6. Outside Victoria, the fastest growth will be in the commonwealth public service, which will grow by 3.5 per cent compared to a 2.3 per cent rise in state and territory government employees. In Victoria, the opposite applies. Judging by the 15-year trend, the ranks of the Victorian public service will expand by 11,700 employees or 3.8 per cent.
7. Two out of three Australians will not watch ABC TV broadcasts for five consecutive minutes or longer in an average week. Australia’s population has increased by 23 per cent over the past 15 years, while the size of ABC TV’s broadcast reach has shrunk by 86 per cent.
8. Twice as many people will watch ABC on YouTube than over the airwaves, casting doubt on the retention of the word “broadcasting” in the organisation’s name. Hits on ABC’s YouTube channel increased by 350 per cent in the past five years, while broadcast audiences have fallen by 20 per cent. This begs the question: Why are taxpayers spending $190m a year to run energy-intensive transmitters?
9. Benjamin Netanyahu will accomplish the goal he announced back on October 9, 2023, by changing the balance of power in the Middle East. Iran’s influence will stop at Israel’s borders and Ayatollah Ali Khamenei will be glancing nervously at his pager.
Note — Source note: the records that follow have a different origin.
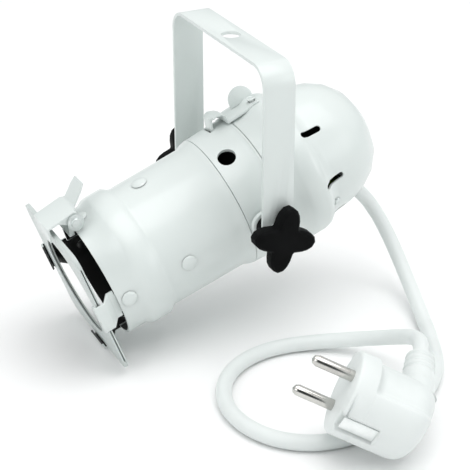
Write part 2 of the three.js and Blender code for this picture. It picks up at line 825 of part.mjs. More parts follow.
// The retainer's flap: a bent plate with a finger tab behind, a lip in front of the frame and two hinge ears.
function flapGeometry() {
  const f = flap;
  const middle = [f.tabTop, f.tabFoot, f.plateFront, f.lipEnd];
  const sheetBand = acrossX(shapeOf(sheetOutline(sideView(middle), sheet)), 2 * f.halfWidth);
  const shoulder = -f.tabFoot[0] - sheet;
  const corner = f.tabWidth / 4;
  const plan = shapeOf([
    [-f.tabWidth / 2 + corner, -f.tabTop[0] + overrun],
    [-f.tabWidth / 2, -f.tabTop[0] - corner],
    [-f.tabWidth / 2, shoulder + 2 * sheet],
    [-f.halfWidth, shoulder],
    [-f.halfWidth, -f.lipEnd[0] - overrun],
    [f.halfWidth, -f.lipEnd[0] - overrun],
    [f.halfWidth, shoulder],
    [f.tabWidth / 2, shoulder + 2 * sheet],
    [f.tabWidth / 2, -f.tabTop[0] - corner],
    [f.tabWidth / 2 - corner, -f.tabTop[0] + overrun],
  ]);
  const plate = common(sheetBand, extruded(plan, 0, 2 * cap.skirtRadius));
  const ear = shapeOf(sideView([
    f.tabFoot,
    [hinge.forward - f.earHeadRadius, hinge.height],
    [hinge.forward, hinge.height - f.earHeadRadius],
    [hinge.forward + f.earHeadRadius, hinge.height],
    [f.earFront, f.plateFront[1] + sheet / 2],
  ]));
  const ears = [-1, 1].flatMap((side) => [
    acrossX(ear, sheet).translate(side * (f.halfWidth - sheet / 2), 0, 0),
    earHead(f.earHeadRadius, -sheet / 2, sheet / 2).translate(side * (f.halfWidth - sheet / 2), 0, 0),
  ]);
  return cut(join(plate, ...ears), hingeBore(hinge.holeRadius));
}
addPiece(can, "retainer_flap", flapGeometry(), whiteCoat());

// The hinge pin: a shouldered screw whose wide head and small end show on the right side.
function hingePinGeometry() {
  const inner = flap.halfWidth + gap;
  const headEnd = inner + hinge.headThick;
  const pin = join(
    bar(hinge.pinRadius, -inner - hinge.headThick, inner + sheet / 2),
    bar(hinge.headRadius, inner, headEnd),
    bar(hingeScrew.radius, headEnd - sheet / 2, headEnd + hingeScrew.thick),
    bar(hingeScrew.radius, -inner - hinge.headThick, -inner),
  );
  return pin.translate(0, -hinge.forward, hinge.height);
}
addPiece(can, "retainer_hinge_pin", hingePinGeometry(), zinc());

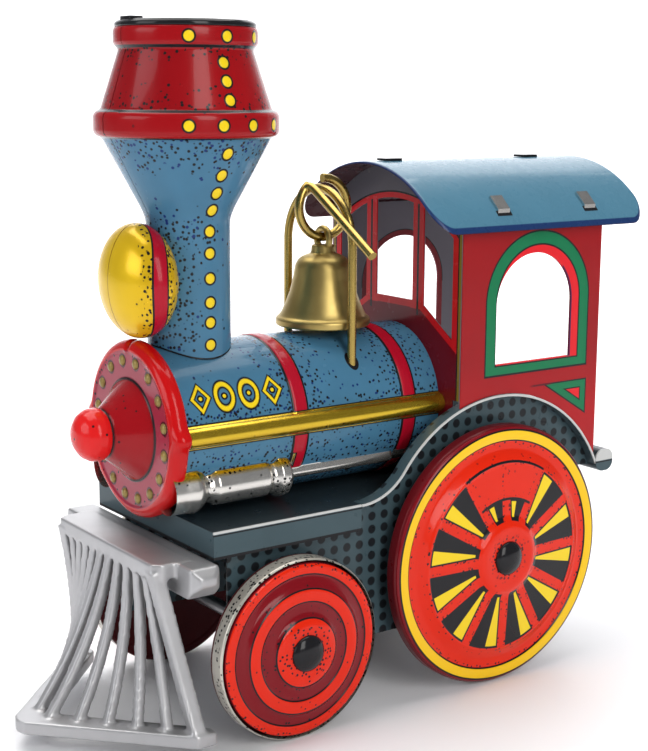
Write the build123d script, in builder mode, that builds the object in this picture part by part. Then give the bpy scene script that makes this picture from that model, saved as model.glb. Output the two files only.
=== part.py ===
from build123d import *
import os
from math import asin, cos, pi, radians, sin, sqrt

# Printed tin toy locomotive with a friction drive. Millimetres.
# -Y is forwards, +X is the locomotive's left, +Z is up, and Z = 0 is the floor.

os.makedirs("parts", exist_ok=True)

# ---------------------------------------------------------------- driving dimensions
TIN = 0.5                   # sheet thickness
AXLE_R = 1.5
BEARING_R = 1.56            # running hole for an axle

NOSE_Y = -74.87             # tip of the pilot
TAIL_Y = 74.87              # rear edge of the roof

BOILER_R = 16.8
BOILER_Z = 62.8
BOILER_FRONT_Y = -44.6      # rear edge of the smokebox rim
BOILER_REAR_Y = 20.46
RAIL_Z = 63.5
RAIL_X = 16.7
RAIL_R = 2.2

RIM_R = 18.1
RIM_FACE_Y = -47.9

STACK_Y = -33.5
NECK_R = 8.7
STACK_TOP_Z = 144.6

LAMP_Y = -45.35
LAMP_Z = 93.4
LAMP_R = 11.7
LAMP_DEPTH = 6.8            # half of the headlamp's thickness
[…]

10. Incoming US president Donald Trump will reinvigorate negotiations to bring Saudi Arabia into the Abraham Accords, normalising relations with Israel and raising hopes of restarting the process leading to the two-state agreement with the Palestinians that seemed all but dead this time last year. But Netanyahu and Trump won’t be honoured with the Nobel Peace prizes they deserve.
11. Iran’s demise, Russian exhaustion and the inauguration of Trump will be serious setbacks for the Axis of Evil. China’s hand will be weakened. With the cards stacked in his favour, Trump will seek a deal with Vladimir Putin to end the war in Ukraine.
12. In February, German voters will throw out the hapless, ineffective and ideologically mismatched coalition government led by Chancellor Olaf Scholz and elect a hapless, ineffective and ideologically mismatched coalition led by Christian Democratic Union leader Friedrich Merz. The European Union’s 2025 growth forecast of 0.7 per cent for the German economy will be exposed as hopelessly optimistic.
13. Germany’s wind turbines will operate at between 20 and 25 per cent of their full capacity next year. They will generate a meagre 110 TWh of electricity. When this power will be produced is impossible to predict.
14. Sales of electric vehicles will overtake conventional vehicles in China, where EV sales have been rising at 20 per cent a year thanks to aggressive targets, subsidies and regulations. In the free world, however, EV sales will plateau. In June, researcher company Jeffries slashed its 2030 forecast for EV sales in the European Union from 8.9 million to 6.8 million. In November, it downgraded its forecast further to 4.7 million.
15. Alexander Lukashenko will be elected president of Belarus on January 26, as he has been at every election since 1994. The Australian government’s travel advice will remain in place. It reads: “If you’re in Belarus, leave immediately.”
16. Canada, by contrast, will become the second-most attractive destination in North America with the ignominious defeat of Justin Trudeau’s joke government. Pierre Poilievre’s Conservatives are the second safest political bet on offer, Lukashenko being number one.
17. In Australia, Labor will record its lowest primary vote for at least 122 years. Albanese’s 32.6 per cent primary vote in 2022 was the second-lowest since Federation. The average swing against governments seeking a second term since World War II is 3.3 per cent, which would push Labor’s primary vote below 30 per cent for the first time since 1903.
Even so, the historical trend suggests Peter Dutton won’t win the next election. The post-war average two-party swing of 1.3 per cent won’t be enough. The Coalition needs to win 19 seats to form a majority in the House of Representatives. The average number of seats gained by an opposition taking on a one-term government is eight.
But past results offer no guarantee of future performance. Forecasters must beware of hindsight bias, the tendency to view past events as more predictable than they were.
They must resist falling for the gambler’s fallacy: The belief that past events influence the likelihood of future events in random processes. They must resist overconfidence bias, the hubristic tendency to overestimate one’s ability to predict accurately and underestimate uncertainty or randomness.
18. On this basis, I confidently predict that the Coalition will be back in government by Christmas. However, which Christmas that will be is far too early to say.